* Start *

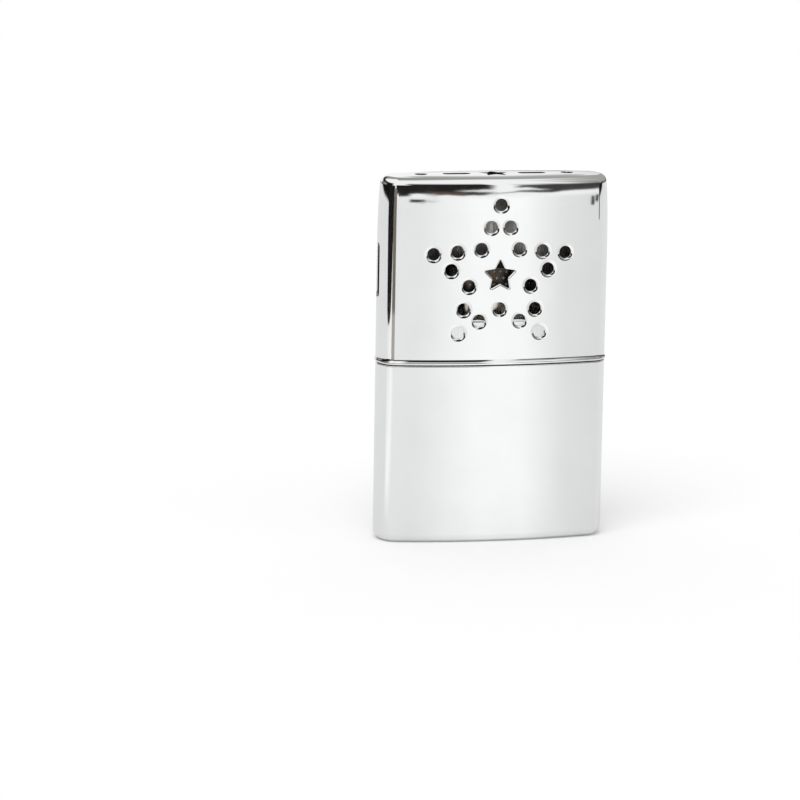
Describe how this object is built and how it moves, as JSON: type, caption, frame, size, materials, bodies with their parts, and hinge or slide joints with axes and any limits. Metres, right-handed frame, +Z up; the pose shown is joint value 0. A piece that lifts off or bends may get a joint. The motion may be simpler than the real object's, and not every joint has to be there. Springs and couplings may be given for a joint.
{
  "type": "catalytic hand warmer",
  "caption": "Flat pocket catalytic hand warmer: oval-section fuel tank, lift-off perforated lid and a catalyst burner on an oblong filler neck.",
  "frame": {"origin": "middle of the flat base that the tank stands on", "axes": "+Z up, out through the lid's top; X along the casing's width; -Y out of the front face"},
  "size_m": [0.0666, 0.0208, 0.1035],
  "materials": {
    "lid_plating": "mirror-polished chrome plating on drawn sheet",
    "tank_plating": "mirror-polished chrome plating on drawn sheet",
    "collar_plating": "bright plating, rubbed by the lid",
    "neck_plating": "bright plating, unpolished",
    "burner_steel": "pressed steel, darkened by heat",
    "screen_steel": "punched steel screen",
    "glass_fibre": "needled glass-fibre mat",
    "wick_felt": "pressed felt",
    "cotton": "loose absorbent cotton"
  },
  "bodies": {
    "tank": {"tank_shell": "tank_plating", "collar_cap": "collar_plating", "filler_neck": "neck_plating", "neck_wick": "wick_felt", "cotton_left": "cotton", "cotton_middle": "cotton", "cotton_right": "cotton"},
    "lid": {"lid_shell": "lid_plating"},
    "burner": {"burner_base": "burner_steel", "mat_screen": "screen_steel", "catalyst_mat": "glass_fibre", "burner_cover": "burner_steel"}
  },
  "joints": [
    {"name": "lid_slide", "type": "slide", "parent": "tank", "child": "lid", "axis": [0, 0, 1], "range_m": [0, 0.045]},
    {"name": "burner_lift", "type": "slide", "parent": "tank", "child": "burner", "axis": [0, 0, 1], "range_m": [0, 0.015]}
  ]
}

* End *

Each line of the listing above should be output exactly.

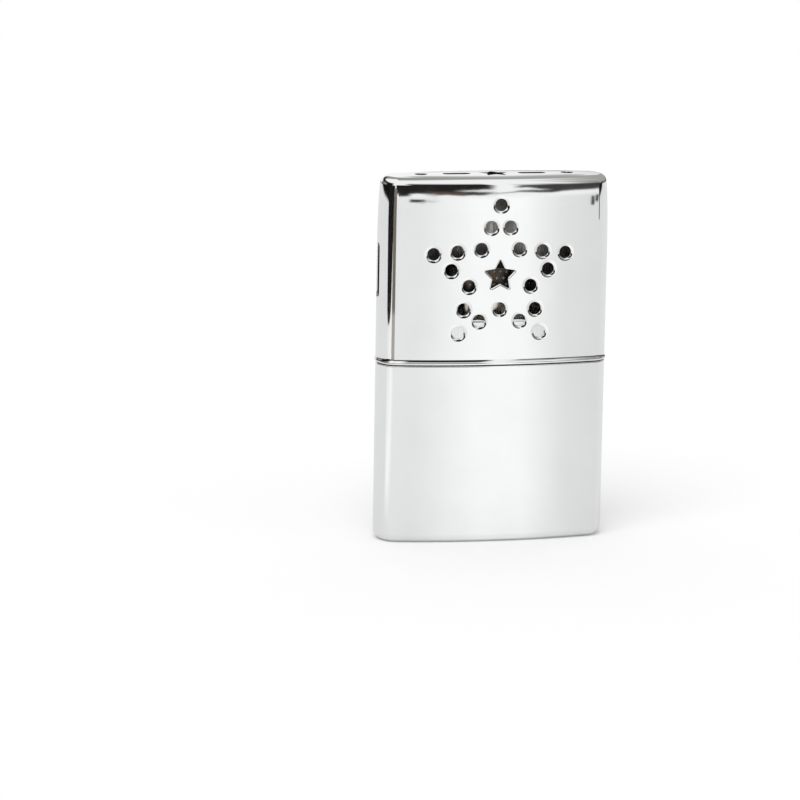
Describe how this object is built and how it moves, as JSON: type, caption, frame, size, materials, bodies with their parts, and hinge or slide joints with axes and any limits. Metres, right-handed frame, +Z up; the pose shown is joint value 0. A piece that lifts off or bends may get a joint. The motion may be simpler than the real object's, and not every joint has to be there. Springs and couplings may be given for a joint.
{
  "type": "catalytic hand warmer",
  "caption": "Flat pocket catalytic hand warmer: oval-section fuel tank, lift-off perforated lid and a catalyst burner on an oblong filler neck.",
  "frame": {"origin": "middle of the flat base that the tank stands on", "axes": "+Z up, out through the lid's top; X along the casing's width; -Y out of the front face"},
  "size_m": [0.0666, 0.0208, 0.1035],
  "materials": {
    "lid_plating": "mirror-polished chrome plating on drawn sheet",
    "tank_plating": "mirror-polished chrome plating on drawn sheet",
    "collar_plating": "bright plating, rubbed by the lid",
    "neck_plating": "bright plating, unpolished",
    "burner_steel": "pressed steel, darkened by heat",
    "screen_steel": "punched steel screen",
    "glass_fibre": "needled glass-fibre mat",
    "wick_felt": "pressed felt",
    "cotton": "loose absorbent cotton"
  },
  "bodies": {
    "tank": {"tank_shell": "tank_plating", "collar_cap": "collar_plating", "filler_neck": "neck_plating", "neck_wick": "wick_felt", "cotton_left": "cotton", "cotton_middle": "cotton", "cotton_right": "cotton"},
    "lid": {"lid_shell": "lid_plating"},
    "burner": {"burner_base": "burner_steel", "mat_screen": "screen_steel", "catalyst_mat": "glass_fibre", "burner_cover": "burner_steel"}
  },
  "joints": [
    {"name": "lid_slide", "type": "slide", "parent": "tank", "child": "lid", "axis": [0, 0, 1], "range_m": [0, 0.045]},
    {"name": "burner_lift", "type": "slide", "parent": "tank", "child": "burner", "axis": [0, 0, 1], "range_m": [0, 0.015]}
  ]
}